Your mouth to God’s ear, as my Irish wife would say.

I think it is working correctly, receiving reports from anyone at parks@pota.news. They go into a moderation queue to limit surprises.

Next week is Infrastructure Week with two planned sprints:

  • Tie existing Field Reports back to the park’s review on PN&R
  • Connect POTAmap to the Field Reports with a ‘Discuss’ button on park’s data card

I think that the anonymous input is really key, there is so little friction in sending a quick email with a short report, or even a longer email with a full report and pictures.

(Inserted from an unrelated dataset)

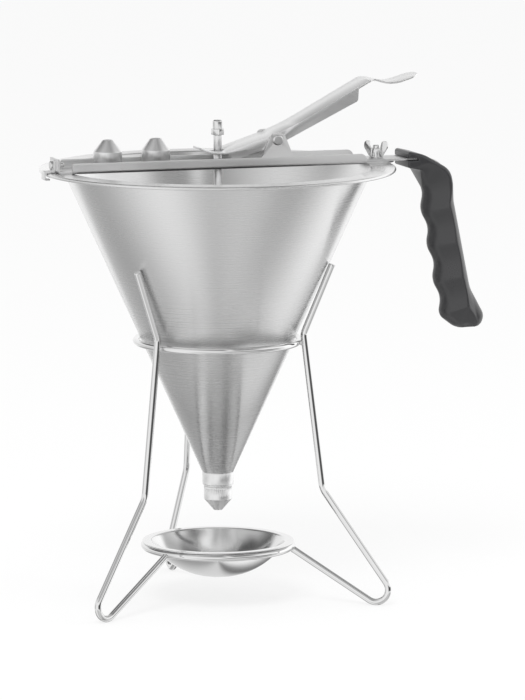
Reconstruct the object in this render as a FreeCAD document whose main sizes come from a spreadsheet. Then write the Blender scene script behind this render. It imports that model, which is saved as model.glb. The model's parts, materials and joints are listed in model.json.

Some of the infrastructure work this week will be against the Discourse API, which is going to require an intermediate server, likely a Deno instance since I like Typescript. That layer will give me control over who can use the PN&R Forum API. I have it in the back of my head to open up endpoints for folks like @KI2D who might want to integrate some of the knowledge base we’re building here into their own products.

I’ll put in a word for pota.news.

Help me understand why you think anonymous input is key.

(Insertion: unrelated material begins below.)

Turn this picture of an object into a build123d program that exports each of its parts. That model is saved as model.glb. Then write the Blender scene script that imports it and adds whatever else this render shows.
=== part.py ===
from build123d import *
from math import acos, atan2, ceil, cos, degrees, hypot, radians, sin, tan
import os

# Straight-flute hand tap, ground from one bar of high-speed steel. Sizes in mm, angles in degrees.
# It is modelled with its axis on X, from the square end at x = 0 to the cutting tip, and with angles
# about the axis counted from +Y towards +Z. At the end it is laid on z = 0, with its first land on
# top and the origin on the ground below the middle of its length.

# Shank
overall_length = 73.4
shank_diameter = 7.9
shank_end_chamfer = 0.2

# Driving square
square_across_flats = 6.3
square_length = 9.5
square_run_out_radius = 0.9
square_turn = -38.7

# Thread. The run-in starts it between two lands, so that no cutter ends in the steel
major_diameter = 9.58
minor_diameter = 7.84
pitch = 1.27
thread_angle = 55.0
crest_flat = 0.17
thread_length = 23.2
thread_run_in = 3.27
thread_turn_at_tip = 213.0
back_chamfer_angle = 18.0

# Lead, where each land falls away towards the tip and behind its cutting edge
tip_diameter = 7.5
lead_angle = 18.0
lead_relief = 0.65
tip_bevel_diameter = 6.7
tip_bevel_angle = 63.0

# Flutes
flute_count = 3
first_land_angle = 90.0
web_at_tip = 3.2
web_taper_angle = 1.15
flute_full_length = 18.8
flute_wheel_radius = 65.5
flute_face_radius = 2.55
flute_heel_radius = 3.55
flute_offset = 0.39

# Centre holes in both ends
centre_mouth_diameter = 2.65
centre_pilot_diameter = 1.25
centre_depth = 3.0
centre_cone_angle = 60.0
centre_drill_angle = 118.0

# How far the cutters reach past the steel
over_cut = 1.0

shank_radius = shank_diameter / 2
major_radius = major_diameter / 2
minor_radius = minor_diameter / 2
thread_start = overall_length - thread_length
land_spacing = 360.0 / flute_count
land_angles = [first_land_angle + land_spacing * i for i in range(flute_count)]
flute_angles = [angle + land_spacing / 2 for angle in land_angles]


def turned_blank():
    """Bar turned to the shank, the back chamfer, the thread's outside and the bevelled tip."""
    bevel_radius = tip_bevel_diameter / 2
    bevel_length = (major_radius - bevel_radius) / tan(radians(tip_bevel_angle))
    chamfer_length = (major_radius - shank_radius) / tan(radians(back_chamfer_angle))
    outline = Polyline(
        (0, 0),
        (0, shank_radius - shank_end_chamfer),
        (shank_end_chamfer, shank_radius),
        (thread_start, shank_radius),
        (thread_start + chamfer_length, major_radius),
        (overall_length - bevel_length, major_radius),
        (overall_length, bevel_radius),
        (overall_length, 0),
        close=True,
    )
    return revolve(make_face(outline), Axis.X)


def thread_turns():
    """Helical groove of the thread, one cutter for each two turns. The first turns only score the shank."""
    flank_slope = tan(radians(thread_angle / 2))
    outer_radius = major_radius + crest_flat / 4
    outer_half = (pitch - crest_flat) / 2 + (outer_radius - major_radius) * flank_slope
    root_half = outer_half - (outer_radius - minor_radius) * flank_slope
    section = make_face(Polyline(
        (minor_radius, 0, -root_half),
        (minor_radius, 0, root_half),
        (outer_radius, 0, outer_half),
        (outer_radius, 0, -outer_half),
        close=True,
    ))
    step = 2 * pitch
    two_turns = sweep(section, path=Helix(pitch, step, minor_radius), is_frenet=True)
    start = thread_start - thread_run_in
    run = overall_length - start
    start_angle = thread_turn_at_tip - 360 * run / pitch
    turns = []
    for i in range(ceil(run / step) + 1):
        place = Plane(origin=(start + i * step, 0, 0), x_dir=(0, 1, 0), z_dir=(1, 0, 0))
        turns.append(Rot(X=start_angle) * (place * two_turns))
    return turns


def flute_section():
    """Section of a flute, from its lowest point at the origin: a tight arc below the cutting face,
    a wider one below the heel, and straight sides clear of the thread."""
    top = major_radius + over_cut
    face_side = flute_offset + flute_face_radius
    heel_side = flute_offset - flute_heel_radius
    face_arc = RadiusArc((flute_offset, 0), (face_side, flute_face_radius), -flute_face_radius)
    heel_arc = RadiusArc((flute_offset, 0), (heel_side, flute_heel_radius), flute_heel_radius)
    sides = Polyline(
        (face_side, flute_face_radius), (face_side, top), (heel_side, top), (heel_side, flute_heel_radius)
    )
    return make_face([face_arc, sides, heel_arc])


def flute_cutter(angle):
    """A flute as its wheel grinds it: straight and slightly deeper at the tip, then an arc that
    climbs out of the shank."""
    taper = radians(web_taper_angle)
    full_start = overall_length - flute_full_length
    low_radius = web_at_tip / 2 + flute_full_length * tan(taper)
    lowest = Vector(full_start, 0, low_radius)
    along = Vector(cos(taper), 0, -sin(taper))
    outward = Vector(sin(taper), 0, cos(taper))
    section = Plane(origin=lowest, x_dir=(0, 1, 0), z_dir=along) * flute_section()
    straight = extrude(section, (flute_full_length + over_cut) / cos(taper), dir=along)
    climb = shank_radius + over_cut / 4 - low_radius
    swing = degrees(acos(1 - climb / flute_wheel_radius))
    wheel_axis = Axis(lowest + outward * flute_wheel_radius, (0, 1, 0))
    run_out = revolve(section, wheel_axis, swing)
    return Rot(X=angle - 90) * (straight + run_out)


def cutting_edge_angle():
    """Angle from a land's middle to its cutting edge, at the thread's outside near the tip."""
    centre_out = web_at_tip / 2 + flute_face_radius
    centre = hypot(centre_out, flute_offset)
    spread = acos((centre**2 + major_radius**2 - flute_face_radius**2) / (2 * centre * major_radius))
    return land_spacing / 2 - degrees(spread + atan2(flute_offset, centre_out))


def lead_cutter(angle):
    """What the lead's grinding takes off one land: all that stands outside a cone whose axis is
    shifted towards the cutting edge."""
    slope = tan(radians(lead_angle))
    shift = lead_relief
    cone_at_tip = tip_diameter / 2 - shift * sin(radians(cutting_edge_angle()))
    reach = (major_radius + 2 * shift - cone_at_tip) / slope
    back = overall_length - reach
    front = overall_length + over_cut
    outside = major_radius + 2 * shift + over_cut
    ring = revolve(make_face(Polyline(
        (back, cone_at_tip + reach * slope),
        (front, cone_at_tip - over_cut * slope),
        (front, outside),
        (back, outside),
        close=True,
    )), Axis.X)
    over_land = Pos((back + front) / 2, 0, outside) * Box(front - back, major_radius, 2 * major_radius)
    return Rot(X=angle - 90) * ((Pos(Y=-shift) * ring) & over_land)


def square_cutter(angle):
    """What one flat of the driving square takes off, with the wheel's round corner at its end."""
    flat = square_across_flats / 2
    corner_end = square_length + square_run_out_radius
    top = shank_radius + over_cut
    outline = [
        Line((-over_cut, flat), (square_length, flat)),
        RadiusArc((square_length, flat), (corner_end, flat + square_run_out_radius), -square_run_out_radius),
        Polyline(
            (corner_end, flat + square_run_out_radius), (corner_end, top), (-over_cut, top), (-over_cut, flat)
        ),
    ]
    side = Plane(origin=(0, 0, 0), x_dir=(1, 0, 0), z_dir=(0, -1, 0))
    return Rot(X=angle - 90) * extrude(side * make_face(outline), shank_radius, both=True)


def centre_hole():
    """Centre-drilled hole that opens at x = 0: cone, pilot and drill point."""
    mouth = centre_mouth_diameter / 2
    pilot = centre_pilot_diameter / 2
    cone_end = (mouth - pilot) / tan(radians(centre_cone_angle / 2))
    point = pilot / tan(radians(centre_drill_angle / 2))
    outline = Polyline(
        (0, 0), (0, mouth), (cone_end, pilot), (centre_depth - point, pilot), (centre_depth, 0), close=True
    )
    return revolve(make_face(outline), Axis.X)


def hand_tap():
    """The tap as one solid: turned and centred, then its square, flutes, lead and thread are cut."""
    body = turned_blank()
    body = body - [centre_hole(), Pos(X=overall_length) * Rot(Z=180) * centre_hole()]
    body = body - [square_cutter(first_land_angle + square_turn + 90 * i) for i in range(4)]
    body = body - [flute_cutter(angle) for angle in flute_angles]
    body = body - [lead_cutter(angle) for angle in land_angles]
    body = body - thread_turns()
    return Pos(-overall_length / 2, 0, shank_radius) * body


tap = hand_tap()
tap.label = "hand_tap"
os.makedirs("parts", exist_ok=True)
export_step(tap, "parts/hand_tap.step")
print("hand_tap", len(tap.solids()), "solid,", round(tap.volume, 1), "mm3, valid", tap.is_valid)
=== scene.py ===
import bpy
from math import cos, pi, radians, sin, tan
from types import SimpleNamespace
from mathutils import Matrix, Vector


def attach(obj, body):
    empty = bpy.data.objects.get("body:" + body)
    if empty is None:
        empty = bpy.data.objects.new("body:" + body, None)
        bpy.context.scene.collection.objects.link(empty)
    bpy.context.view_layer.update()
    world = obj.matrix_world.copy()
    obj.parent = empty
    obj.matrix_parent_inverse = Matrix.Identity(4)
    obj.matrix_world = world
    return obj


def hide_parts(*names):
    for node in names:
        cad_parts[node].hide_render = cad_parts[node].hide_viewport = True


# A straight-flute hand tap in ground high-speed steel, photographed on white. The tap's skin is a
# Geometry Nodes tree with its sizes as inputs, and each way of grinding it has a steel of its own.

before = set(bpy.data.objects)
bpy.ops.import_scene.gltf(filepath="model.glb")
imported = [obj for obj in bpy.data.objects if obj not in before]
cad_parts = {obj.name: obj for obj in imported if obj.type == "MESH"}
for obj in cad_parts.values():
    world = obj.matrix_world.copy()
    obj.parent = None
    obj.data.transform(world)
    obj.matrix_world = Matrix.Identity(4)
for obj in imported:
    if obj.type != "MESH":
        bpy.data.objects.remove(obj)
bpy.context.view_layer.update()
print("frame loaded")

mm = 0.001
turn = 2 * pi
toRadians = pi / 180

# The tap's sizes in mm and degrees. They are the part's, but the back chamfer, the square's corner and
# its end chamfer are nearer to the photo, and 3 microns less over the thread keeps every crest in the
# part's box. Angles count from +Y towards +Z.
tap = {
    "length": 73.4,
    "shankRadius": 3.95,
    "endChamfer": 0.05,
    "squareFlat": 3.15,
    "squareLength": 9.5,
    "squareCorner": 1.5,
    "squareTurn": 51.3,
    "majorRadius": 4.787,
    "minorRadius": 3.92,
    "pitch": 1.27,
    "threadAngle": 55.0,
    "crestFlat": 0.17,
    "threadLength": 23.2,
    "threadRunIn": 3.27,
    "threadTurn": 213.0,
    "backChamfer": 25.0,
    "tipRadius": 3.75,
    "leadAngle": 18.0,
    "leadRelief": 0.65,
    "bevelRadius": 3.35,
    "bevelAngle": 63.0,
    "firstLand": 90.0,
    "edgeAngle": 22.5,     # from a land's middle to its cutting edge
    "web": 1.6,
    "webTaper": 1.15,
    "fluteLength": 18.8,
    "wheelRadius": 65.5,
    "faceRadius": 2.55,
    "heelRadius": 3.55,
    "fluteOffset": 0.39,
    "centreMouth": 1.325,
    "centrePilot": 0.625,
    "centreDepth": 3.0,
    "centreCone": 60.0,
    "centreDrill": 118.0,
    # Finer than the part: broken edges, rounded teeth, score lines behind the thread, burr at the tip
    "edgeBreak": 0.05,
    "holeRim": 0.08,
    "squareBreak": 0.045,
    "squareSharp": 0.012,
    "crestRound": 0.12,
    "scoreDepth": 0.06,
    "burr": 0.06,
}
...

It’s entirely about friction, and reducing it.

The end goal is to build up a living reference library of information about the parks in the POTA program that operators can use for research, advice, observations, and the like. Requiring an account on a site to submit field reports immediately eliminates what I think is a large segment of possible reporters, because they just won’t bother.

By making it anonymous – no account required – and creating a reporting mechanism that is simple and something people do multiple times daily – send an email – I think it creates a system that maximizes input.

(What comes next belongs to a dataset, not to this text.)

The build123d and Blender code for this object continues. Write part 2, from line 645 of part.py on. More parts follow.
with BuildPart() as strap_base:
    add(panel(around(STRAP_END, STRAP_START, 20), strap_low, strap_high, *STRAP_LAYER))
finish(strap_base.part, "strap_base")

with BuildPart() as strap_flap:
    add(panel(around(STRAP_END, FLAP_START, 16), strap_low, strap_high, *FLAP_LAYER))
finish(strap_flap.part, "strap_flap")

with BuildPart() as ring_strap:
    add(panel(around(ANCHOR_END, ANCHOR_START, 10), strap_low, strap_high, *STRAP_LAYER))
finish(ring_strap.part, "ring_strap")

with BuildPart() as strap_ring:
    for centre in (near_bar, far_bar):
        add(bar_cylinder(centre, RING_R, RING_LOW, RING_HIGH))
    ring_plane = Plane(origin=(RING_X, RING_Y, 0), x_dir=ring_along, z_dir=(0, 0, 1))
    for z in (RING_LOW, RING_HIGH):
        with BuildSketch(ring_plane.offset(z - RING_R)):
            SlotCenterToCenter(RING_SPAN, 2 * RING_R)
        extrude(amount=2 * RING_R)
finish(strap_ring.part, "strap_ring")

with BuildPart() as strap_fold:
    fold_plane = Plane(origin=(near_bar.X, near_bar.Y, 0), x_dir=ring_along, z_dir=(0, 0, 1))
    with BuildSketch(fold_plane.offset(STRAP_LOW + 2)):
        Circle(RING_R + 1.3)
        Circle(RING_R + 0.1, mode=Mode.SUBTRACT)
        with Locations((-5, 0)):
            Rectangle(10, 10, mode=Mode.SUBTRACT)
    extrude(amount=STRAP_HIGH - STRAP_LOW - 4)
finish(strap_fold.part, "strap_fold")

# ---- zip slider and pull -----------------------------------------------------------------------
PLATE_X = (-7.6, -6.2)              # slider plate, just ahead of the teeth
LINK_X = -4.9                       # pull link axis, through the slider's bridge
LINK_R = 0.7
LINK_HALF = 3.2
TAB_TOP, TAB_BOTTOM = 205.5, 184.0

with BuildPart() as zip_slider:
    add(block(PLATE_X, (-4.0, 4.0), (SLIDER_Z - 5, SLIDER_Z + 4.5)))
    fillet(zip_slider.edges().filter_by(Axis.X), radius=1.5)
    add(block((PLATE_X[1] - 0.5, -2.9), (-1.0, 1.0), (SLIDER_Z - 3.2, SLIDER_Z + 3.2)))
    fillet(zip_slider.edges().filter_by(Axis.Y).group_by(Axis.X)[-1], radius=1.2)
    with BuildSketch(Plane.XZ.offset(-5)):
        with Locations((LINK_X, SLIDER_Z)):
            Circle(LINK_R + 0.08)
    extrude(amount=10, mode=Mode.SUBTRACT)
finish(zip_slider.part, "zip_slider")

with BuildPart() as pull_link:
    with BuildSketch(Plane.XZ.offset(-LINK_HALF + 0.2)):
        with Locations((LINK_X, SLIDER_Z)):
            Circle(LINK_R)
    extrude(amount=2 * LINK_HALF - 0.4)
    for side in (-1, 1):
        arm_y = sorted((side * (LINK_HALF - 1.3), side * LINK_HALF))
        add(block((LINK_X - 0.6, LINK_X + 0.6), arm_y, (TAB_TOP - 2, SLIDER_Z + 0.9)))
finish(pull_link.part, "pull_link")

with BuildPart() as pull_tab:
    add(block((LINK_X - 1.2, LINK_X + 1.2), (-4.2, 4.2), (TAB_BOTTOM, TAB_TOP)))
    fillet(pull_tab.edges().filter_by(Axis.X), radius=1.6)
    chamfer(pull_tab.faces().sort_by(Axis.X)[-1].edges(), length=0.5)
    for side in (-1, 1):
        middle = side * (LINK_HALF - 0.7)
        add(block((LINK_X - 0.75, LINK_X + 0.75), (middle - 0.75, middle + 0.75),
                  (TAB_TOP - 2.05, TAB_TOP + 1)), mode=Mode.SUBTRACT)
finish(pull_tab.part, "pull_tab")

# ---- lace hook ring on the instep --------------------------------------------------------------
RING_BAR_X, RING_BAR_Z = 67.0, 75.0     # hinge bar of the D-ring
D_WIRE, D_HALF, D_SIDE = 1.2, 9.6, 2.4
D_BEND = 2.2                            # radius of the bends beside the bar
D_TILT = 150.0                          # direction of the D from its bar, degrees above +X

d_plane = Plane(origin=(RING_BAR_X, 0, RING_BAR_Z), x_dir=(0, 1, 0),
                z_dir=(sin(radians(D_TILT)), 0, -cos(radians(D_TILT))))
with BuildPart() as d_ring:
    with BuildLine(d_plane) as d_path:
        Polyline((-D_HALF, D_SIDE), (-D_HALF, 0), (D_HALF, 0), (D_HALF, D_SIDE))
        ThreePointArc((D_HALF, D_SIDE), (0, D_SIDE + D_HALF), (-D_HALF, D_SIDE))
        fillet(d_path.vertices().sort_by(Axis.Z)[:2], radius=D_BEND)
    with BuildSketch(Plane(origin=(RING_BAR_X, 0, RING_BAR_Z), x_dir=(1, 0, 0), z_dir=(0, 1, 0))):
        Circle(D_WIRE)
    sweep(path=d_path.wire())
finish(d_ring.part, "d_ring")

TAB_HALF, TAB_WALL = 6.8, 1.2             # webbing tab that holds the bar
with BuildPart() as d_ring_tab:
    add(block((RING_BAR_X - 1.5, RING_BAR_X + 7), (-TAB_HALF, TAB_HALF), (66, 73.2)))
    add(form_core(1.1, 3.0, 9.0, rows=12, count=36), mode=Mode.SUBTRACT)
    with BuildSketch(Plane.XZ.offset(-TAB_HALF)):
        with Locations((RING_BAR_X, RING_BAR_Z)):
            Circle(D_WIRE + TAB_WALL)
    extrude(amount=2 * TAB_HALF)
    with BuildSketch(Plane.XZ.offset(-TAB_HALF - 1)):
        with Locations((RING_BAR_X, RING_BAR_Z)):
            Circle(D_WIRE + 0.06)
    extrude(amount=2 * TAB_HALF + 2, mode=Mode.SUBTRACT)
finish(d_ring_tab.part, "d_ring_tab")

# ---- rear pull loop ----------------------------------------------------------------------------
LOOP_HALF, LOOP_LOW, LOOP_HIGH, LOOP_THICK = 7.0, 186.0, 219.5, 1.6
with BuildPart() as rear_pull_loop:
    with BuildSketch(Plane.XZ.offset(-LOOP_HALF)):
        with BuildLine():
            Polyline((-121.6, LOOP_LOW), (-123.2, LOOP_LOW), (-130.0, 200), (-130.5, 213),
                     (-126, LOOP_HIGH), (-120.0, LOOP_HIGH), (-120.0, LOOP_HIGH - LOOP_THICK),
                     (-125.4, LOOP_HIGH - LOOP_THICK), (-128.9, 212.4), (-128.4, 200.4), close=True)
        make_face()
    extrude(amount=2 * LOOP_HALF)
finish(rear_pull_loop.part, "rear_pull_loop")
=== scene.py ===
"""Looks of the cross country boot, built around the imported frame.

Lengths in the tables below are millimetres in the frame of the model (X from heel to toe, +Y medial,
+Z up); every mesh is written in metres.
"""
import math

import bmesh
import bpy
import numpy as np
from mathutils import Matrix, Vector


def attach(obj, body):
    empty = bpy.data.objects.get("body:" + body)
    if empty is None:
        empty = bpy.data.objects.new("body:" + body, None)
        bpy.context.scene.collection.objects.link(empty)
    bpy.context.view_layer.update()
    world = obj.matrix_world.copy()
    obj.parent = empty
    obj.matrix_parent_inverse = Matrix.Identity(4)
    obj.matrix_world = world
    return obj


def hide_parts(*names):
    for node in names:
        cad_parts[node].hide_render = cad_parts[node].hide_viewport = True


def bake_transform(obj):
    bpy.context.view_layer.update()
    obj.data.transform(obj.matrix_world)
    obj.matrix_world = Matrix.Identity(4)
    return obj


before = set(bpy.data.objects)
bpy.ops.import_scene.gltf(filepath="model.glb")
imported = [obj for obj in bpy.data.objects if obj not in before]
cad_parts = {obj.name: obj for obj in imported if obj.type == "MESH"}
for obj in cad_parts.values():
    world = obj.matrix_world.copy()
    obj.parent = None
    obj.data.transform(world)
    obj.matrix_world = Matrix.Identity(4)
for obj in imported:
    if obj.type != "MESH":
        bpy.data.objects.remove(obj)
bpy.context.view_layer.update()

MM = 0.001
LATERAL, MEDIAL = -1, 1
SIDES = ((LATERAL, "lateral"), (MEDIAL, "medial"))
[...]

I could have set this up without the connection to Discourse, so that ops would just email reports to me, and I’d enter them manually, but this system does that work for me and places each inbound report into a queue with as a Discourse topic ready to do a quick edit on (mainly to make sure the park number is in the title). It does add a moderation task but I’d have had to do that on manual reports anyway.

Now that this is in place (it’d be awesome if you’d send a test email) we’re set up for the next phase, which is connecting POTAmap to Discourse. At that point the map becomes a primary entry point to the knowledge base – if I’m on the map researching parks, I can flip the data card around on one and immediately click a link back to Discourse for further research or discussion.

The last piece is plumbing PN&R’s Wordpress search engine into Discourse, so that if someone looks up a site or is reading a review on PN&R, they’ll have immediate access to the discussion behind that park.

TLDR; Anonymous to maximize input.

Understood. The issue I see is that knowing who posted the advice provides a lot of useful information about the presumed reliability of the content.

Example: If I look at the linked field report for US-12339 Crescent Lake and see a report saying the southern parking lot is under water - if that’s posted by Brian AC7PB, I’ll treat that report as pretty much gospel, as I know Brian, he’s at US-12339 a lot, and in fact he’s sent me an email saying that the lot was finally clear after recent flooding. If it’s anonymous, I have no idea of the info is reliable, or just someone who got confused by the map and thought the boat launch on the river was actually the lot for the wildlife area, some 300 yards east and 25ft higher.

Yup, it’s a value-vs-risk scenario, and the risk goes down I think as activity increases. If there’s only one field report and not a lot of views, you are stuck evaluating whether it has value. As activity increases and more people see the report, the more likely that corrections will be made by the community, converging on a set of facts that the community believes to be true.

We hit 100+ unique visitors on the PN&R main site yesterday for the first time since launch and there are well over 100 newsletter subscribers now. Growth has been steady and for the most part organic as people hear about PN&R from other hams.

The infrastructure push is just about done and most of the major tech pieces are now in place. I’ll finish wiring the map and PN&R into Discourse this coming week.

The next big push is community growth and awareness, that’s the work for at least Q1 and Q2 2026.

We’re not at minimum viable population yet but it’s getting closer.